## [PROBLEM]
Wherever a line in the data below holds "meshes", copy that line.

## [DATA SHOWN]
┌──

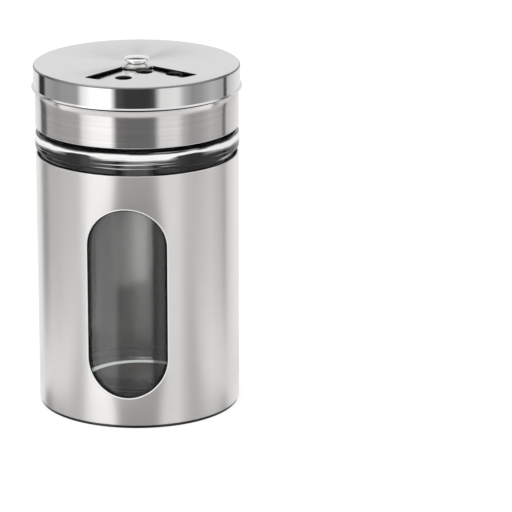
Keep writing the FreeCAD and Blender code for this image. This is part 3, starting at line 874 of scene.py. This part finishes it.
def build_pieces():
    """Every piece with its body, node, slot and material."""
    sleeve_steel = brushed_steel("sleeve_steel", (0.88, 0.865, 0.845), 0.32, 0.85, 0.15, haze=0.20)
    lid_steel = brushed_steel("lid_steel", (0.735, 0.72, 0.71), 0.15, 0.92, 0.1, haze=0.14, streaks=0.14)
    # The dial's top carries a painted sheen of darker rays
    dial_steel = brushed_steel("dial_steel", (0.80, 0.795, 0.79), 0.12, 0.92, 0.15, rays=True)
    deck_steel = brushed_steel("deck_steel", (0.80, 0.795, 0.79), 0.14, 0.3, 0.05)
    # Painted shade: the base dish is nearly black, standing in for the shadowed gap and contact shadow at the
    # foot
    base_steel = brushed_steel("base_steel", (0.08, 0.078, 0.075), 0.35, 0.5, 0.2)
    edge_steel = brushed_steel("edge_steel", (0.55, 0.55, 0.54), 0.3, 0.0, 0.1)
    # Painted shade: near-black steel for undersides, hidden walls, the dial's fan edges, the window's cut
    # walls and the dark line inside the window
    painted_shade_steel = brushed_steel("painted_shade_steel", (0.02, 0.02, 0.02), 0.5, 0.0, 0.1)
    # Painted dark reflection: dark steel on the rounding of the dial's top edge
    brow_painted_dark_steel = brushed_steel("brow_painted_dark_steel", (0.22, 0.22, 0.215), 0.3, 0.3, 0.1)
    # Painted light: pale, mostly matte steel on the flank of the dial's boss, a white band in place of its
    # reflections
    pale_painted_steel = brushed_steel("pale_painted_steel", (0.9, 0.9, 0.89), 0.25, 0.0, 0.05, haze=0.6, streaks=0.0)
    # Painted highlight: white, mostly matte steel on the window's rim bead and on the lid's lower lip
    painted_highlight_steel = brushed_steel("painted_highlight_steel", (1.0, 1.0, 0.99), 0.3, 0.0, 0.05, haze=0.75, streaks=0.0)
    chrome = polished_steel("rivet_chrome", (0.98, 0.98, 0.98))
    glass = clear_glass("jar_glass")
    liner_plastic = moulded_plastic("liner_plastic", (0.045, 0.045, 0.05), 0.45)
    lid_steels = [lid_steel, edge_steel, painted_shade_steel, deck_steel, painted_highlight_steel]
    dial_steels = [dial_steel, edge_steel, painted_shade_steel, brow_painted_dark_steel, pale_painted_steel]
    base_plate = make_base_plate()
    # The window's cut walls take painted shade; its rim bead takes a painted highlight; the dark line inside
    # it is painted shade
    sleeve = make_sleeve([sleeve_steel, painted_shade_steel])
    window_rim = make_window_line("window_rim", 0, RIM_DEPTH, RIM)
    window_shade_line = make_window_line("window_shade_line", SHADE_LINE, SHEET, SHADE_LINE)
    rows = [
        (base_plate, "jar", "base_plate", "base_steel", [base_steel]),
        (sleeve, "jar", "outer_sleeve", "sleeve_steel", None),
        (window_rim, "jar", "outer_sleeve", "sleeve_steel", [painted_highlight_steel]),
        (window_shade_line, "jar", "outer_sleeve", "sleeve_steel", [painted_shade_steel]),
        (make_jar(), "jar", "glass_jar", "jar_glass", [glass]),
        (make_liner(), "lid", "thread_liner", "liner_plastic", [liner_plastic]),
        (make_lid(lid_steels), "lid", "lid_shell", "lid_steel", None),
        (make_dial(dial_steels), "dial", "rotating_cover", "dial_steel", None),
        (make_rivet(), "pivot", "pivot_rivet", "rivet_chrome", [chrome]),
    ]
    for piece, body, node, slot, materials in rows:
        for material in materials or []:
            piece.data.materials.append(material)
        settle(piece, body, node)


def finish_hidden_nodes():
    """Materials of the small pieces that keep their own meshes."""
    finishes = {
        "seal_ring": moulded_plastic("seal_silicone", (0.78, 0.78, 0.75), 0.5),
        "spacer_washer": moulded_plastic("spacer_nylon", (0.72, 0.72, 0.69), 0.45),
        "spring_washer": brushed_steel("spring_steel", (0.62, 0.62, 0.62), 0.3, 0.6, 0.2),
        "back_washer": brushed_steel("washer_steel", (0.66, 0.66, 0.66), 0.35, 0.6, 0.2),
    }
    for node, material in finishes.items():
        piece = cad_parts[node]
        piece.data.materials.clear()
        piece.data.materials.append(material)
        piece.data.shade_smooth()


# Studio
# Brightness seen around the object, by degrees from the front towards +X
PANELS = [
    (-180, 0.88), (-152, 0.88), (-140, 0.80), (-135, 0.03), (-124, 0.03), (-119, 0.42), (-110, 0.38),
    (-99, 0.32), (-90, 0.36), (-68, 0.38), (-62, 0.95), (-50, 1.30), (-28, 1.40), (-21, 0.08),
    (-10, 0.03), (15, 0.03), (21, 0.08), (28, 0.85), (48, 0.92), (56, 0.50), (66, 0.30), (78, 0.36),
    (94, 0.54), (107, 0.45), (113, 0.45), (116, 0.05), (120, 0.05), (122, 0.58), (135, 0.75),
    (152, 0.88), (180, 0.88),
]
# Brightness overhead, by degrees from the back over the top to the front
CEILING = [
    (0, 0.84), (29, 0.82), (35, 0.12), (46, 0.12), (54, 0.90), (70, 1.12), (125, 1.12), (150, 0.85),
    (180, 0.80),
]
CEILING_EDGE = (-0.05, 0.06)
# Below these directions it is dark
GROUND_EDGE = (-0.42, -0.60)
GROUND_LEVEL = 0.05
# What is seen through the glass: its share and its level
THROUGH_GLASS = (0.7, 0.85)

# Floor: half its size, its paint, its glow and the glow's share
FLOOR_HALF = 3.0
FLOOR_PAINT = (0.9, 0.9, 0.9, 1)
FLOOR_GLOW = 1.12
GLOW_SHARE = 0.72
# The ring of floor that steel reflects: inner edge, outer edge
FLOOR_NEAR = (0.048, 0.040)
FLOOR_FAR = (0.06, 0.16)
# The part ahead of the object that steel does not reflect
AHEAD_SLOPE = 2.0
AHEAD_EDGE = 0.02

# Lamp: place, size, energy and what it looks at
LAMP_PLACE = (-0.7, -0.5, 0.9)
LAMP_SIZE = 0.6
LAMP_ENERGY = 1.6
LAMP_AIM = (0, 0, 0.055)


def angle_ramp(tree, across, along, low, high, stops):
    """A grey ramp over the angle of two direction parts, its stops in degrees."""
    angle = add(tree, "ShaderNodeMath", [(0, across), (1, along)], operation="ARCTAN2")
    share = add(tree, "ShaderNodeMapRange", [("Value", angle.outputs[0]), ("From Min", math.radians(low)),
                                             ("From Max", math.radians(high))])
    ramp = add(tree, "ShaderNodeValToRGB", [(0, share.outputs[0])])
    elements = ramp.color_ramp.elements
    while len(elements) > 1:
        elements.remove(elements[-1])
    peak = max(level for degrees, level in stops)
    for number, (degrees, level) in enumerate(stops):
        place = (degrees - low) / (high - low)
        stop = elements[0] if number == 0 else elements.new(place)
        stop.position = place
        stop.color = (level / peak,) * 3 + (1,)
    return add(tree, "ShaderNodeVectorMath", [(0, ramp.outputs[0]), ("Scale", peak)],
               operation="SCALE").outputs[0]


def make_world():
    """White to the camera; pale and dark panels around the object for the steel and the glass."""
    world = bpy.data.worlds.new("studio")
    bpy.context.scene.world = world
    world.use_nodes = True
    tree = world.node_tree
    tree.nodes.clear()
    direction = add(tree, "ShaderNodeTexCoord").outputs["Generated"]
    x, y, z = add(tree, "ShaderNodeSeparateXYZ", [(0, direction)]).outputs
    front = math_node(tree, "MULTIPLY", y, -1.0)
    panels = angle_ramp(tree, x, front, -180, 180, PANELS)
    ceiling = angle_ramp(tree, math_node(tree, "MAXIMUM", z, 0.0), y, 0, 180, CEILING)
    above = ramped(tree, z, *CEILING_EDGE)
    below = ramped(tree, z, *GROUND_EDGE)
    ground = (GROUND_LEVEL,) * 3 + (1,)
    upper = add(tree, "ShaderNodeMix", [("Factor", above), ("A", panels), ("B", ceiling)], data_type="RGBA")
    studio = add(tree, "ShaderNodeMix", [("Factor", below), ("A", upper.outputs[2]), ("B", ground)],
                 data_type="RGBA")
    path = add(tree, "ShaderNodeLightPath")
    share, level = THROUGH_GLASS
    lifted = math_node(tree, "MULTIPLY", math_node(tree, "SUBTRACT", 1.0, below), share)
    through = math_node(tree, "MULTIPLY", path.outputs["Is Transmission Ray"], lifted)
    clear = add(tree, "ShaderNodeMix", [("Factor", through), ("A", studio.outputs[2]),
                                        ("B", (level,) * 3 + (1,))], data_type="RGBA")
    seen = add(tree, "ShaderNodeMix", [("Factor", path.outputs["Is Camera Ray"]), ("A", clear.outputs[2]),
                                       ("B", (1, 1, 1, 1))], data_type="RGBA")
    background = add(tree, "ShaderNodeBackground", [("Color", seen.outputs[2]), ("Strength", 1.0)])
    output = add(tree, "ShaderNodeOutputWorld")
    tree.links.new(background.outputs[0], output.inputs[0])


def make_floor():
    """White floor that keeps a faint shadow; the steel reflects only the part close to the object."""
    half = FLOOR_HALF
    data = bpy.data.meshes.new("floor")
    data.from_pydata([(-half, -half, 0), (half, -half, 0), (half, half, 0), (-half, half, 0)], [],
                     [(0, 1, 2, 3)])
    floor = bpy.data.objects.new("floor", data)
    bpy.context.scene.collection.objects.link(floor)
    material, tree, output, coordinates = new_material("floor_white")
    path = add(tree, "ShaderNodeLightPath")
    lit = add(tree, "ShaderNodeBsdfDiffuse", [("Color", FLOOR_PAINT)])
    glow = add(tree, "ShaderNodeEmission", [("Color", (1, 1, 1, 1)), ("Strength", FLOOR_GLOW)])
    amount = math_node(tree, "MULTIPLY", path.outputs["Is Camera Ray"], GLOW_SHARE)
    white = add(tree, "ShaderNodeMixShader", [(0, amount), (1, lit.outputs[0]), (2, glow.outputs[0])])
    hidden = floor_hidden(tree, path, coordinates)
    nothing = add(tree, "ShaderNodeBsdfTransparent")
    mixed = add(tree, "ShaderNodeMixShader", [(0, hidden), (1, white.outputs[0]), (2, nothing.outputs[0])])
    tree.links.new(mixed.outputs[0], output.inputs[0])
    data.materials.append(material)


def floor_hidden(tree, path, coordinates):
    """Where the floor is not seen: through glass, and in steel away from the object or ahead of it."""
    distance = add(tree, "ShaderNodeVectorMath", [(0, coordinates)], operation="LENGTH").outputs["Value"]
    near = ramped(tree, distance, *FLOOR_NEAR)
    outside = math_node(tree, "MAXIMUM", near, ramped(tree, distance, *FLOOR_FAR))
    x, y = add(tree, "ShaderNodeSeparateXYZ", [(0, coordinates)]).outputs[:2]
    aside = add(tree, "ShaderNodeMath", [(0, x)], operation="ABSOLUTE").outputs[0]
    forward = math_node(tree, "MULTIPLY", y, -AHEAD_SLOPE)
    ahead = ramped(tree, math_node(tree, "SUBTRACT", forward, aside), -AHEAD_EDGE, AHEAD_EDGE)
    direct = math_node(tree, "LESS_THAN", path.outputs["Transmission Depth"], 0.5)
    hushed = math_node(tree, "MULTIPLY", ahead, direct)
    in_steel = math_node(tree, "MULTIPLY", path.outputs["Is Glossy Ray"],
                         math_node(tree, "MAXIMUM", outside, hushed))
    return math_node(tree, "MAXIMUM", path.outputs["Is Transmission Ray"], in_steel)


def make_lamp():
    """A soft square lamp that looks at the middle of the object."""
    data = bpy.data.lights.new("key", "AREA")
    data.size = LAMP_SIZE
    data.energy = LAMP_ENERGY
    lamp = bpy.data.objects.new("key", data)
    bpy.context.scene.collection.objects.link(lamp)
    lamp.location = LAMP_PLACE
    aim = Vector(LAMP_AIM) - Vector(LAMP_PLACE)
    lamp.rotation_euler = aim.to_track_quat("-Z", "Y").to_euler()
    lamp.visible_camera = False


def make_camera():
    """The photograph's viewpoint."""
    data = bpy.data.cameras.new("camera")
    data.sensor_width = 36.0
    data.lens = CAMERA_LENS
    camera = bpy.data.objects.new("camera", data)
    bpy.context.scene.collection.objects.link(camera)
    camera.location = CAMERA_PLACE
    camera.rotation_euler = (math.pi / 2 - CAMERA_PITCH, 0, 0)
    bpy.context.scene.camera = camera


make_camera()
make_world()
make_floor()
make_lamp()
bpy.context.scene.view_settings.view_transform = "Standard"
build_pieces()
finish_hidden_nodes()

└──
┌──

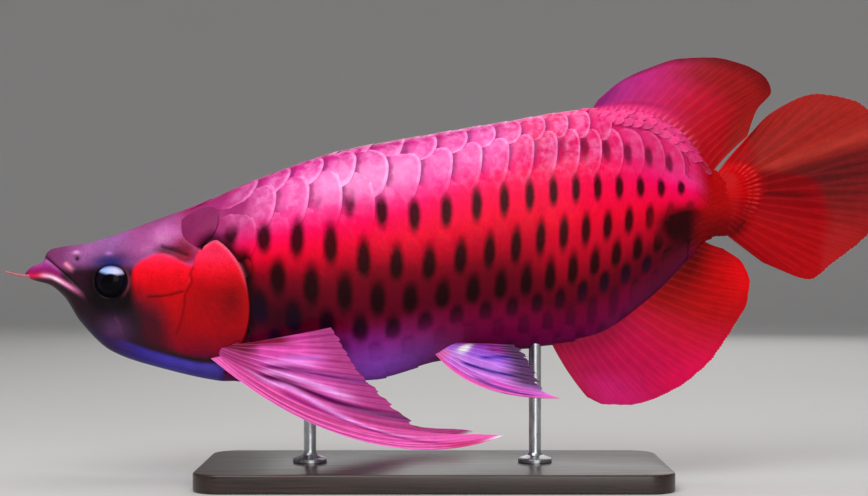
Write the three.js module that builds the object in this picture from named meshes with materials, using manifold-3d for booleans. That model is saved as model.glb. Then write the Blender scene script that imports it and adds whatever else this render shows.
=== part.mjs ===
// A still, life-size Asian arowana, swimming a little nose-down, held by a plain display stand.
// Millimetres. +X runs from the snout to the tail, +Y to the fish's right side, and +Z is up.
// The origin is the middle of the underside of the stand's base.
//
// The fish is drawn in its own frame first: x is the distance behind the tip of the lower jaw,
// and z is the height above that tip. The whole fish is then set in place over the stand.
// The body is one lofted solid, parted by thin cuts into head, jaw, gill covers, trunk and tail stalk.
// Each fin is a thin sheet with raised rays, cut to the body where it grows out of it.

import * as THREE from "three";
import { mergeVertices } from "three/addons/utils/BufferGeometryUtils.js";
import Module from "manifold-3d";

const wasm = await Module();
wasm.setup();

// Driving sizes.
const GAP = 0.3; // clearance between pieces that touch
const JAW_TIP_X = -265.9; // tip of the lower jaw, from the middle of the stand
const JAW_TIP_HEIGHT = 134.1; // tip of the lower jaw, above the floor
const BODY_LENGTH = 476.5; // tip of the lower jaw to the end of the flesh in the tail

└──
┌──

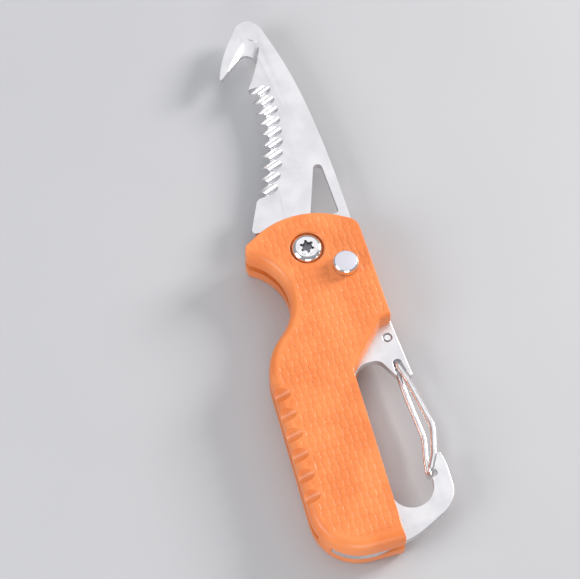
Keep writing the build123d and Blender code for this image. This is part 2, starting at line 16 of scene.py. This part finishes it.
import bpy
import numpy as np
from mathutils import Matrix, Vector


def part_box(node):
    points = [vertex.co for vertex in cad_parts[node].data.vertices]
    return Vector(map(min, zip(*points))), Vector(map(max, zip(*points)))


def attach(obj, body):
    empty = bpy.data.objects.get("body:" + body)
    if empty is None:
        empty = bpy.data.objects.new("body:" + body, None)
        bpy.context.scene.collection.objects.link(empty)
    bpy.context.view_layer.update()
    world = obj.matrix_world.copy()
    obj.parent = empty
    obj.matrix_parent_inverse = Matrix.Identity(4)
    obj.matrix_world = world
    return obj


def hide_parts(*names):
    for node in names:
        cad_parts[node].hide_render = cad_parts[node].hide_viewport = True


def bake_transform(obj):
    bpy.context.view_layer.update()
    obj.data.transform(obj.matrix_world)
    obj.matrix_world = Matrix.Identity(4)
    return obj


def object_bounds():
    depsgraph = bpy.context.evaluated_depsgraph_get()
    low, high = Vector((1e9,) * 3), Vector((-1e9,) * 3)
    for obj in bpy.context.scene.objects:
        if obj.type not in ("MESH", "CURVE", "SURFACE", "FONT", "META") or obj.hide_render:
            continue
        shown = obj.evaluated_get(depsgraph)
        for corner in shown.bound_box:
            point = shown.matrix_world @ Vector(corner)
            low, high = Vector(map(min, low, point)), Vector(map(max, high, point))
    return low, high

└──

## [PROBLEM SOLUTION]
    """Materials of the small pieces that keep their own meshes."""
    data = bpy.data.meshes.new("floor")
Write the three.js module that builds the object in this picture from named meshes with materials, using manifold-3d for booleans. That model is saved as model.glb. Then write the Blender scene script that imports it and adds whatever else this render shows.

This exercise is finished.